━━━ EXERCISE MATERIALS ━━━

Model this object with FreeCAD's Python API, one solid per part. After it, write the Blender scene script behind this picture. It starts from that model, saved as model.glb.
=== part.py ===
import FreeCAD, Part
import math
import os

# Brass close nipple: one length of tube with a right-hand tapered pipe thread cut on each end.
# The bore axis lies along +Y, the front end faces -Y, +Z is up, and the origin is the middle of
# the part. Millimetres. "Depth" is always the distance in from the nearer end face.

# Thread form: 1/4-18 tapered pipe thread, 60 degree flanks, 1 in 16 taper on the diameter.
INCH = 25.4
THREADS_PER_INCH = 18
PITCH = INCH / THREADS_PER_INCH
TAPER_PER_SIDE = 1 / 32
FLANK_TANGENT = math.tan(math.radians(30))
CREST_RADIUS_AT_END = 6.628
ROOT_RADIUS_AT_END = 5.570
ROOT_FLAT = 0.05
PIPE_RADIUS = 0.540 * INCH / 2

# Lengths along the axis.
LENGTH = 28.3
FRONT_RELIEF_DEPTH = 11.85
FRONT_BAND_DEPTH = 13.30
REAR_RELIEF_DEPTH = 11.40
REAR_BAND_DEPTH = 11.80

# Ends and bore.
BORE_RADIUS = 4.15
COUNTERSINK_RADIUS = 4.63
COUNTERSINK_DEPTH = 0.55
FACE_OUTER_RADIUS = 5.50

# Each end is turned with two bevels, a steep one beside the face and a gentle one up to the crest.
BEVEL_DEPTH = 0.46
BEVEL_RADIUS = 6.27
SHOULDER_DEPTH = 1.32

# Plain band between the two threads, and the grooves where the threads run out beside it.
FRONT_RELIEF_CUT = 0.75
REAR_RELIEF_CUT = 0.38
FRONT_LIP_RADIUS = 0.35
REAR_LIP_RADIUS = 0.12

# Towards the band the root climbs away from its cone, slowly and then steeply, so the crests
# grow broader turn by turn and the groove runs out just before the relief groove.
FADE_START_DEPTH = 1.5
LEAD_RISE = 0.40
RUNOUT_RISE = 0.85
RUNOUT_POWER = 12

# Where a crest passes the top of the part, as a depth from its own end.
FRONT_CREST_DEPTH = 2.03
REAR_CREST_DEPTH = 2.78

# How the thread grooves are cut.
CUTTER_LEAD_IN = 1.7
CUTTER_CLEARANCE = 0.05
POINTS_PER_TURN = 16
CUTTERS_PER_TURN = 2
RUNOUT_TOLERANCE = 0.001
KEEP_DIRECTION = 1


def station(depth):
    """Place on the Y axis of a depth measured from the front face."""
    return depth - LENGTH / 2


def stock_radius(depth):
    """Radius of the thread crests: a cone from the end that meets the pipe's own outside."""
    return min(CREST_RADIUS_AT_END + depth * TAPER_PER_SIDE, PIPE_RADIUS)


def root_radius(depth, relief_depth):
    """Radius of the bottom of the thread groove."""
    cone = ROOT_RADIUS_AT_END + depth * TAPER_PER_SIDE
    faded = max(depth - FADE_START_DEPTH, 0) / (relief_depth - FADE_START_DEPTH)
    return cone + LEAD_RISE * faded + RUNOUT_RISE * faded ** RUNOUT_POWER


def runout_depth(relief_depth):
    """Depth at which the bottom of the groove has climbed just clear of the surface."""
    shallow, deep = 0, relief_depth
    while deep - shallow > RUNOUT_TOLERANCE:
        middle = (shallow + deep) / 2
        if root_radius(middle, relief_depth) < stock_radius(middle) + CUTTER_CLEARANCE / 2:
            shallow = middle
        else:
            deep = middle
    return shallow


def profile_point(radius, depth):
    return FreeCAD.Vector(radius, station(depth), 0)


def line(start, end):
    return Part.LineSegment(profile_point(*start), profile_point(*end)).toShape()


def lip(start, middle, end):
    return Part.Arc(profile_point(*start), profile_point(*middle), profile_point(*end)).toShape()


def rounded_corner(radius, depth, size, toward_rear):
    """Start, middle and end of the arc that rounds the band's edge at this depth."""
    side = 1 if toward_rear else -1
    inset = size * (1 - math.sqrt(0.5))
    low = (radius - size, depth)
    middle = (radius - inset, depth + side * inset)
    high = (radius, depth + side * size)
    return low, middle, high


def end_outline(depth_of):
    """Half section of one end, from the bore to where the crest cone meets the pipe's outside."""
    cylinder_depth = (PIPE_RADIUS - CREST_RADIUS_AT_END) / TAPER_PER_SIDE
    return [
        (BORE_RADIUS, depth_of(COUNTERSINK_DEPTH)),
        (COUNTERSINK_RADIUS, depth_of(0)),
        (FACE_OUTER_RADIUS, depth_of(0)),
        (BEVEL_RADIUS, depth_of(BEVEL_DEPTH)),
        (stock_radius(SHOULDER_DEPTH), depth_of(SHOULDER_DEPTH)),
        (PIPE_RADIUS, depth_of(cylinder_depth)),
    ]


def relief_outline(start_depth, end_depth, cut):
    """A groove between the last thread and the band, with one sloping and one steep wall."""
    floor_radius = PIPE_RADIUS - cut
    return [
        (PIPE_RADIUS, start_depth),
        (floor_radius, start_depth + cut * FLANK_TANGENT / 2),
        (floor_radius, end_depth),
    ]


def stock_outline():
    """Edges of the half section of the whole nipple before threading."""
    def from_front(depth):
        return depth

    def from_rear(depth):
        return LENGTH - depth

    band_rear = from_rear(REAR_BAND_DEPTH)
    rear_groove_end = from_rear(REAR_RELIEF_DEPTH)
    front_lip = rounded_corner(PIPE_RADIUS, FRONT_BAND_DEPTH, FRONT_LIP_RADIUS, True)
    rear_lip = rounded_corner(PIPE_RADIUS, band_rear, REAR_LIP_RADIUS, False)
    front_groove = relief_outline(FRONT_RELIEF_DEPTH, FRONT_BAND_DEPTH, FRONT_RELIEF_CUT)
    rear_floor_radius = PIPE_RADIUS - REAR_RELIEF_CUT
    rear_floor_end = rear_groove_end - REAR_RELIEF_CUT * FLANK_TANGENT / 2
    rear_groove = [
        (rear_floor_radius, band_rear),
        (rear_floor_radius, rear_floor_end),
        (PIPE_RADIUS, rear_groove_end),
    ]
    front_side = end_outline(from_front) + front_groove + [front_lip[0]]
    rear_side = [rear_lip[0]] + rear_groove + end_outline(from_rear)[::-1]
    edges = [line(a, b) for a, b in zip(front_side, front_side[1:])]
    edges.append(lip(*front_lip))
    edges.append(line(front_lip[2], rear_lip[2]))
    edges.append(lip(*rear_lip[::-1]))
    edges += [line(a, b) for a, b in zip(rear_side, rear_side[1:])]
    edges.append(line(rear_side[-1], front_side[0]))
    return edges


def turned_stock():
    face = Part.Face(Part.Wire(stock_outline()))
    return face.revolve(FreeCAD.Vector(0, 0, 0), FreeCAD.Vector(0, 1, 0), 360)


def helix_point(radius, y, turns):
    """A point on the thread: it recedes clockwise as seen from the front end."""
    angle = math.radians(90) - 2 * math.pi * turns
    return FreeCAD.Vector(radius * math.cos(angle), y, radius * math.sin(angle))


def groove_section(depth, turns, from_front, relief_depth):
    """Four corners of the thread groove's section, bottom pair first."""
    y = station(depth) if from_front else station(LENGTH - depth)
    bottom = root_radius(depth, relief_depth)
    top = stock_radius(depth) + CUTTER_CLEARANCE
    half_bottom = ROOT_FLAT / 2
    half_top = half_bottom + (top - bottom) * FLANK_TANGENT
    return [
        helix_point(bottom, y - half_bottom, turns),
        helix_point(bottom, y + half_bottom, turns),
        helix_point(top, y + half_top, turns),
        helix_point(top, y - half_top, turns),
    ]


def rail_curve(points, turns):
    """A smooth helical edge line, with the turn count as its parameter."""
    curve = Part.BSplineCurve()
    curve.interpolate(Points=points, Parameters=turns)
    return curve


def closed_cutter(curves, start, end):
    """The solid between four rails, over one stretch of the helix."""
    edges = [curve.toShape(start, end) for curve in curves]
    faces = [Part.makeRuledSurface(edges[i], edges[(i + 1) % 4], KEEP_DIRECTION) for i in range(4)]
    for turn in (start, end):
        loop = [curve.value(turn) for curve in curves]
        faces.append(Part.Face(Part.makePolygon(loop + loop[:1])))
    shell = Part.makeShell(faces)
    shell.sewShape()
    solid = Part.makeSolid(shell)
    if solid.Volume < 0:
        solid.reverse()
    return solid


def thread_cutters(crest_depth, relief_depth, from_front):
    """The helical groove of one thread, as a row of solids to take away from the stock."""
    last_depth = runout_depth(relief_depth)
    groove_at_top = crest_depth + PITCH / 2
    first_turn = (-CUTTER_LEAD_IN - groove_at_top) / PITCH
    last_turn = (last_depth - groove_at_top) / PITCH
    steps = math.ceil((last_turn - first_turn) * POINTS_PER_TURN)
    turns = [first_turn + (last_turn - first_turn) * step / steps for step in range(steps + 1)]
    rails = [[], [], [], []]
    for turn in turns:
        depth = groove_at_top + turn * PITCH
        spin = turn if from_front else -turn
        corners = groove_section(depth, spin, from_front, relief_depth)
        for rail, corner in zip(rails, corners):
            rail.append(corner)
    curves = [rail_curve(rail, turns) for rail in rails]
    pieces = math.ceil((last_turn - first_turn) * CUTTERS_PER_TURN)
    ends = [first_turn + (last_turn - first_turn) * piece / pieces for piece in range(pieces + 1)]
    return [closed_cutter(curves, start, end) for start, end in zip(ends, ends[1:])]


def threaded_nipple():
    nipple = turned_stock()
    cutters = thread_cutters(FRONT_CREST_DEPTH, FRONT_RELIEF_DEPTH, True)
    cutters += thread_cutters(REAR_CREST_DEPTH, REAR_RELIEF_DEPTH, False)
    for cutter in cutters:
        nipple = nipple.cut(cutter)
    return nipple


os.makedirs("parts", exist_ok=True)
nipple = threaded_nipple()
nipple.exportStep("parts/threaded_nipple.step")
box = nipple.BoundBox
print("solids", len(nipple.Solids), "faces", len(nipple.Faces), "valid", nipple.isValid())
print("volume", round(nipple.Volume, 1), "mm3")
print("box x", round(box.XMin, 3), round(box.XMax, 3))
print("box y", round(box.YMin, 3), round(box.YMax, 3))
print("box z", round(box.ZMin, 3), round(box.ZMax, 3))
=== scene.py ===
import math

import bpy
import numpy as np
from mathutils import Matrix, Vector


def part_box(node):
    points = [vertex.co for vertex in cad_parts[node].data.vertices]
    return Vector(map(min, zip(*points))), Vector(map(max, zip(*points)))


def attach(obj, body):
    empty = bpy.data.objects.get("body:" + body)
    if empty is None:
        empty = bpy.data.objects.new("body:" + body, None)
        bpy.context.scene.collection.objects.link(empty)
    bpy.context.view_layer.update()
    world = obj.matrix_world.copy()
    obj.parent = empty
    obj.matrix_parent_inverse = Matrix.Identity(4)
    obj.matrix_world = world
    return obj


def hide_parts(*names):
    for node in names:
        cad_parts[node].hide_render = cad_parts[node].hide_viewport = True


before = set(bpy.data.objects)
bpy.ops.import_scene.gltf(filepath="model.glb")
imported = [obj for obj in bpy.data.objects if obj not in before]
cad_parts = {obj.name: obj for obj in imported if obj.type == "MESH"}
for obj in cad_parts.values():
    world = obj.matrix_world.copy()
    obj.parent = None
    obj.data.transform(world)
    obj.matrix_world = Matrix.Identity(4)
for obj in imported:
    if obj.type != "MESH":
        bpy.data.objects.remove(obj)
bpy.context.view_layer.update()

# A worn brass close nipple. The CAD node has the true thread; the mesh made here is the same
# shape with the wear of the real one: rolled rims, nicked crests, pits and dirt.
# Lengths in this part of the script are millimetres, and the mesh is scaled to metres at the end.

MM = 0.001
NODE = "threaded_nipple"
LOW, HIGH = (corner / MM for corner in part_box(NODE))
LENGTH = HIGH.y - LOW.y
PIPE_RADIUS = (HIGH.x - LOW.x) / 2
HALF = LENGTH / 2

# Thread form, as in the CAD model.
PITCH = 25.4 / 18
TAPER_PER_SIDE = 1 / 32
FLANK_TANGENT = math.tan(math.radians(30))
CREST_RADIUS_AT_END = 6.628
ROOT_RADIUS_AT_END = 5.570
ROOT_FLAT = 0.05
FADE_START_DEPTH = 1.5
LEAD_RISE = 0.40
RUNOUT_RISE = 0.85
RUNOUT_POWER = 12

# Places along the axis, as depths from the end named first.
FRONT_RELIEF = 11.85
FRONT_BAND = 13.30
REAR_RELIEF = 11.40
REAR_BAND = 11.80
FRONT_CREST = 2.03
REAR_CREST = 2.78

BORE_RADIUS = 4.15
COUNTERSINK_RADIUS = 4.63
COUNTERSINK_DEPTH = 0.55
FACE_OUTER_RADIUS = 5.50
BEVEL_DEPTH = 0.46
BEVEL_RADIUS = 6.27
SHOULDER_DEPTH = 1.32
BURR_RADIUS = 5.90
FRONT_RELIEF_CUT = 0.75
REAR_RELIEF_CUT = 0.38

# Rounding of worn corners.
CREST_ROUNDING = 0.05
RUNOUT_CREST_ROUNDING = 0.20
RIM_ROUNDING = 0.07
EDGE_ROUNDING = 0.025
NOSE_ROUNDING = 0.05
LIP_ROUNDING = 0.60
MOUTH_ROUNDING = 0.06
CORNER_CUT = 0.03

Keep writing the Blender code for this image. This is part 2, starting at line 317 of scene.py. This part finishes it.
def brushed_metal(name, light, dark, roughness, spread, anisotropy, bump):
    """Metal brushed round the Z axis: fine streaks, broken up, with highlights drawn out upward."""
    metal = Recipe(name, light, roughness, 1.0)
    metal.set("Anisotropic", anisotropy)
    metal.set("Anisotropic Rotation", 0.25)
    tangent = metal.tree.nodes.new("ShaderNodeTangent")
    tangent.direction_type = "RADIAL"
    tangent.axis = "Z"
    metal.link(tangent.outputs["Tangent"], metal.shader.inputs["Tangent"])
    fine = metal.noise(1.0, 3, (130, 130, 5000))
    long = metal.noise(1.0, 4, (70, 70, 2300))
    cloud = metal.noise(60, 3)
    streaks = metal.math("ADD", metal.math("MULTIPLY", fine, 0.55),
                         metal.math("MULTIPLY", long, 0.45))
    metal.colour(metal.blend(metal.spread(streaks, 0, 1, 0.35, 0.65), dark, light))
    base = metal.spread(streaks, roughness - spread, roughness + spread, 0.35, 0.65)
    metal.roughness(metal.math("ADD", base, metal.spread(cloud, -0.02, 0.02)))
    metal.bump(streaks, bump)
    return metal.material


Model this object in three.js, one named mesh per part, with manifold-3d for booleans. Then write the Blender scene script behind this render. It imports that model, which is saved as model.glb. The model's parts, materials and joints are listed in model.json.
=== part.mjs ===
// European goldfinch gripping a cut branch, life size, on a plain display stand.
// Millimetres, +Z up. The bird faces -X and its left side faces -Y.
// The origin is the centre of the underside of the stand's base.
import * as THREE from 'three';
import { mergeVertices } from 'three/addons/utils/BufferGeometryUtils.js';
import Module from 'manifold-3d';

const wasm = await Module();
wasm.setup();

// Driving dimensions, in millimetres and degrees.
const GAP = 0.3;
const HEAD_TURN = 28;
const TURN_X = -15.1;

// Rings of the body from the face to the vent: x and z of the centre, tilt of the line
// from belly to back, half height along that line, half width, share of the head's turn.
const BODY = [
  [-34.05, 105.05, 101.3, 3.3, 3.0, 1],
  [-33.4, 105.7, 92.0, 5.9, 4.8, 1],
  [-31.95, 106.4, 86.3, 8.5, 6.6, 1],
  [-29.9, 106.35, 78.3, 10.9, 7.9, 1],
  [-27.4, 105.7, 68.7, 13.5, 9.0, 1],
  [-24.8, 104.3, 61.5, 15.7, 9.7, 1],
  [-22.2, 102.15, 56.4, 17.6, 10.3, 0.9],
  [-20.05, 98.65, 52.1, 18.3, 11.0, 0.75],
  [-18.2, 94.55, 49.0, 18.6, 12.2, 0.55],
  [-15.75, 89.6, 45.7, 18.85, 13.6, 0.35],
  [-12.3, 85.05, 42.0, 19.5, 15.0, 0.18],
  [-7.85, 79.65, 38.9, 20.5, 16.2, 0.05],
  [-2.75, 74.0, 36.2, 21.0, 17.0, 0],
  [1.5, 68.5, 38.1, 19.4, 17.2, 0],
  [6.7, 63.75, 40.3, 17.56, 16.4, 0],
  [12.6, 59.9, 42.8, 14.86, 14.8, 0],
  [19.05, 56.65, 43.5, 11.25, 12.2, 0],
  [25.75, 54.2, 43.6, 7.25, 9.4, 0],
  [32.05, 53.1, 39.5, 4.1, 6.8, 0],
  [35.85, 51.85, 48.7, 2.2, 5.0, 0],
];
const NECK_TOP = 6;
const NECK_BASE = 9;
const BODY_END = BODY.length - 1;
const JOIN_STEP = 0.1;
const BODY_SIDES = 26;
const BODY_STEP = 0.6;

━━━

TASK: Write out every line of the data that holds the word "link".

RESULT BELOW:
        bpy.context.scene.collection.objects.link(empty)
    metal.link(tangent.outputs["Tangent"], metal.shader.inputs["Tangent"])